People talk to me about and refer me to various movies (as if I listen to their recommendations). I trust myself; and I’ve developed a dependable formula to determine whether a movie is going to be an audio/visual atrocity. I’ll share it with you in hopes that you can prevent Hollywood trickery. Here it is:

  • Read the quote attributions. If the critics who praised the film are well-known, aka potential friends with someone involved with the movie or not above accepting large bags of Franklins to stamp their names and upward thumbs on a movie (Ebert and Roeper), it’s going to suck.

  • If no-name newspapers and reviewers are featured in the preview, bad. Don’t trust any movie that derives its reviews from the local newspapers in Sandusky, Ohio.
  • If after viewing the trailer you find yourself more confused about what the movie is, unable to decipher the genre or determine exactly who the main characters are, don’t watch it.

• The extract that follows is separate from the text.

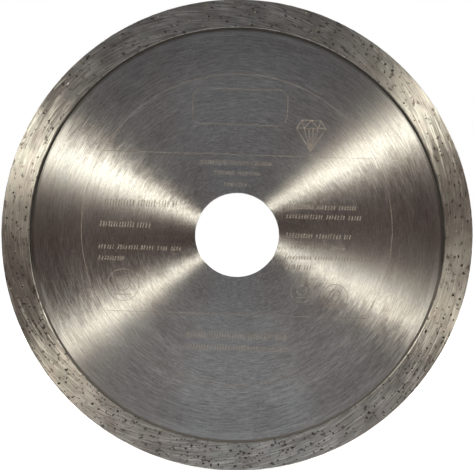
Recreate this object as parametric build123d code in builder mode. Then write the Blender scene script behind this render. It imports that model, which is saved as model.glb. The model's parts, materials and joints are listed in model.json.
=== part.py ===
"""Continuous-rim diamond blade, 125 x 22.23 mm, for an angle grinder.

The blade stands upright: its axis is +Y, its front side faces -Y and +Z is up. The origin is the
centre of the bore, halfway through the core. A steel core carries a keyed tongue on its edge, a
diamond-free bond ring wraps the tongue, and the sintered rim wraps the bond ring. Diamond crystals
sit in pockets in the rim's two sides and in its cutting edge. Millimetres.
"""

from build123d import *

import os
from math import cos, pi, radians, sin
from random import Random

os.makedirs("parts", exist_ok=True)

# Driving dimensions
blade_diameter = 125.0
bore_diameter = 22.23
core_thickness = 1.6
rim_thickness = 2.2
rim_height = 7.5
groove_width = 0.6
bond_thickness = 1.1

# Core
bore_chamfer = 0.1
relief_width = 1.7
relief_depth = 0.04
tongue_thickness = 0.7
tongue_length = 2.9

# Bond ring
bond_wall = 0.4
peg_count = 48
peg_diameter = 1.2
tooth_count = 72
tooth_length = 0.5
tooth_width = 1.4

# Rim
inner_chamfer = 0.2
outer_chamfer = 0.15
crystal_stand = 0.04

# Crystals
crystal_half = 0.22
crystal_corner_reach = 0.27
side_rows = 3
side_crystals_per_row = 22
edge_rows = 2
edge_crystals_per_row = 24
edge_row_spacing = 1.0
side_margin = 0.9
jitter_share = 0.3
full_turn = 360.0

# Worked out
bore_radius = bore_diameter / 2
rim_outer_radius = blade_diameter / 2 - crystal_stand
rim_inner_radius = blade_diameter / 2 - rim_height
core_edge_radius = rim_inner_radius - groove_width
relief_radius = core_edge_radius - relief_width
tongue_radius = core_edge_radius + tongue_length
bond_radius = tongue_radius + bond_wall
peg_circle_radius = core_edge_radius + tongue_length / 2


def ring_section(inner_radius, outer_radius, thickness):
    """A rectangle in the XY plane that turns about Y into a flat ring."""
    with Locations(((inner_radius + outer_radius) / 2, 0)):
        Rectangle(outer_radius - inner_radius, thickness)


def crystal_seat(point, normal, turn):
    """The place of one crystal: its crown looks along normal and it is turned about it."""
    return Plane(origin=point, z_dir=normal).location * Location((0, 0, 0), (0, 0, turn))


def side_seats(facing, seed):
    """Crystal places on one side of the rim, in loose rows. facing is -1 in front and 1 behind."""
    draw = Random(seed)
    first = rim_inner_radius + side_margin
    last = rim_outer_radius - side_margin
    row_step = (last - first) / (side_rows - 1)
    turn_step = full_turn / side_crystals_per_row
    seats = []
    for row in range(side_rows):
        for place in range(side_crystals_per_row):
            radius = first + row_step * (row + draw.uniform(-jitter_share, jitter_share))
            radius = min(max(radius, first), last)
            share = place + row / side_rows + draw.uniform(-jitter_share, jitter_share)
            angle = radians(turn_step * share)
            point = (radius * cos(angle), facing * rim_thickness / 2, radius * sin(angle))
            seats.append(crystal_seat(point, (0, facing, 0), draw.uniform(0, full_turn)))
    return seats


def edge_seats(seed):
    """Crystal places on the cutting edge, in two loose rows round it."""
    draw = Random(seed)
    seats = []
    for row in range(edge_rows):
        for place in range(edge_crystals_per_row):
            share = place + row / edge_rows + draw.uniform(-jitter_share, jitter_share)
            angle = 2 * pi * share / edge_crystals_per_row
            across = edge_row_spacing * (row - (edge_rows - 1) / 2)
            outward = (cos(angle), 0, sin(angle))
            point = (rim_outer_radius * outward[0], across, rim_outer_radius * outward[2])
            seats.append(crystal_seat(point, outward, draw.uniform(0, full_turn)))
    return seats


# Steel core: a flat blank with a deburred bore, a ground relief band near its edge and a thin
# tongue with a ring of key holes.
with BuildPart() as steel_core:
    with BuildSketch(Plane.XY):
        ring_section(bore_radius, relief_radius, core_thickness)
        ring_section(relief_radius, core_edge_radius, core_thickness - 2 * relief_depth)
        ring_section(core_edge_radius, tongue_radius, tongue_thickness)
    revolve(axis=Axis.Y)
    bore_edges = steel_core.edges().filter_by(GeomType.CIRCLE).sort_by(SortBy.RADIUS)[0:2]
    chamfer(bore_edges, length=bore_chamfer)
    with BuildSketch(Plane.XZ):
        with PolarLocations(peg_circle_radius, peg_count):
            Circle(peg_diameter / 2)
    extrude(amount=core_thickness, both=True, mode=Mode.SUBTRACT)

steel_core.part.label = "steel_core"
export_step(steel_core.part, "parts/steel_core.step")


# Bond ring: a channel round the tongue, with pegs through the key holes and teeth into the rim.
with BuildPart() as bond_ring:
    with BuildSketch(Plane.XY):
        ring_section(core_edge_radius, bond_radius, bond_thickness)
        with Locations(((core_edge_radius + tongue_radius) / 2, 0)):
            Rectangle(tongue_length, tongue_thickness, mode=Mode.SUBTRACT)
    revolve(axis=Axis.Y)
    with BuildSketch(Plane.XZ):
        with PolarLocations(peg_circle_radius, peg_count):
            Circle(peg_diameter / 2)
    extrude(amount=tongue_thickness / 2, both=True)
    with BuildSketch(Plane.XZ):
        with PolarLocations(bond_radius, tooth_count):
            Rectangle(2 * tooth_length, tooth_width)
        Circle(bond_radius - bond_wall / 2, mode=Mode.SUBTRACT)
    extrude(amount=bond_thickness / 2, both=True)

bond_ring.part.label = "bond_ring"
export_step(bond_ring.part, "parts/bond_ring.step")


# One crystal: a cube cut back by the eight octahedron planes, with one cube face as its crown.
with BuildPart(Plane.XY.offset(crystal_stand - crystal_half)) as crystal:
    Box(2 * crystal_half, 2 * crystal_half, 2 * crystal_half)
    centre = Vector(0, 0, crystal_stand - crystal_half)
    for x_sign in (-1, 1):
        for y_sign in (-1, 1):
            for z_sign in (-1, 1):
                outward = Vector(x_sign, y_sign, z_sign).normalized()
                cut = Plane(origin=centre + outward * crystal_corner_reach, z_dir=outward)
                split(bisect_by=cut, keep=Keep.BOTTOM)

grit_seats = {
    "diamond_grit_front": side_seats(-1, seed=11),
    "diamond_grit_back": side_seats(1, seed=23),
    "diamond_grit_edge": edge_seats(seed=37),
}

for node_name, seats in grit_seats.items():
    with BuildPart() as diamond_grit:
        with Locations(*seats):
            add(crystal.part)
    diamond_grit.part.label = node_name
    export_step(diamond_grit.part, f"parts/{node_name}.step")


# Diamond rim: the sintered ring, chamfered, hollowed for the bond ring and pocketed for the stones.
with BuildPart() as diamond_rim:
    with BuildSketch(Plane.XY):
        ring_section(rim_inner_radius, rim_outer_radius, rim_thickness)
    revolve(axis=Axis.Y)
    corners = diamond_rim.edges().filter_by(GeomType.CIRCLE).sort_by(SortBy.RADIUS)
    chamfer(corners[0:2], length=inner_chamfer)
    corners = diamond_rim.edges().filter_by(GeomType.CIRCLE).sort_by(SortBy.RADIUS)
    chamfer(corners[-2:], length=outer_chamfer)
    with BuildSketch(Plane.XY):
        ring_section(core_edge_radius, bond_radius, bond_thickness)
    revolve(axis=Axis.Y, mode=Mode.SUBTRACT)
    with BuildSketch(Plane.XZ):
        with PolarLocations(bond_radius, tooth_count):
            Rectangle(2 * tooth_length, tooth_width)
    extrude(amount=bond_thickness / 2, both=True, mode=Mode.SUBTRACT)
    for seats in grit_seats.values():
        with Locations(*seats):
            add(crystal.part, mode=Mode.SUBTRACT)

diamond_rim.part.label = "diamond_rim"
export_step(diamond_rim.part, "parts/diamond_rim.step")
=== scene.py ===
import json
import math
from random import Random

import bmesh
import bpy
from mathutils import Matrix, Vector, noise
from mathutils.geometry import delaunay_2d_cdt


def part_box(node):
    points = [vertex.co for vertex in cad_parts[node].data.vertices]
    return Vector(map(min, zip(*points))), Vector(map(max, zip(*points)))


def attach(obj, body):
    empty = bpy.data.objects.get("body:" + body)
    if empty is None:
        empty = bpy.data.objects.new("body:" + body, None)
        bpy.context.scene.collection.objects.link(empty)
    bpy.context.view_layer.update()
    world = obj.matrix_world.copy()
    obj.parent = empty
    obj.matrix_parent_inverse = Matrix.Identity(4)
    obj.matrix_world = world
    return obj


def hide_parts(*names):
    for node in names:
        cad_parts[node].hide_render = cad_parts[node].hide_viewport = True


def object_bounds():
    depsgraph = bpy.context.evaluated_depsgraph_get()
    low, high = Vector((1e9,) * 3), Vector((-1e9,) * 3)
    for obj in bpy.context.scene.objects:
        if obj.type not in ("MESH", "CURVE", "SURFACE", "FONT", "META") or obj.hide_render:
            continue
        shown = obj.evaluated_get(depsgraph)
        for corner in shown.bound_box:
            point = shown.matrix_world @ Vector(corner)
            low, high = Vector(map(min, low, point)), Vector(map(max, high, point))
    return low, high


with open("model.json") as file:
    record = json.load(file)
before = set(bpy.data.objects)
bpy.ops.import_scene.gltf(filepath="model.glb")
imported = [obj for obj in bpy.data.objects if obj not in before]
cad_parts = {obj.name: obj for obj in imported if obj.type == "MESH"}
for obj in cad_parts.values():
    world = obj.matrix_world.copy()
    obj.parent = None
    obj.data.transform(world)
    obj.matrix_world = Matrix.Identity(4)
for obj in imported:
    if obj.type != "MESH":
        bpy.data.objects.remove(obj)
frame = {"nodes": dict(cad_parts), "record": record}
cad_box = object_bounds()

# A 125 mm continuous-rim diamond blade. The blade's axis is Y and its front faces -Y. Metres.

MM = 0.001
FULL_TURN = 2 * math.pi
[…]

  • If less time is spent on showing clips from the movie and more on just hyping it with zooming critic’s praise and voice-overs “Since the beginning of time . . . a big city boy and a country girl had nothing in common . . . Jennifer Lopez is . . .” you can probably cross that one out.
  • Transgender comedies will always flop, especially if they include Rob Schneider.

  • My number one litmus test, how many different trailers does the movie have? If the answer is one, or the answer is many that feature different sequences of the same scenes, you just saw all of the good parts, no need to waste two hours.

(That’s my biggest fear, a movie that is better in trailer form. I always feel used after paying to see those films, picturing some Hollywood executive laughing at me while he pets his Siamese cat).


Follow those and you can’t go wrong. Only you can prevent Hollywood trickery.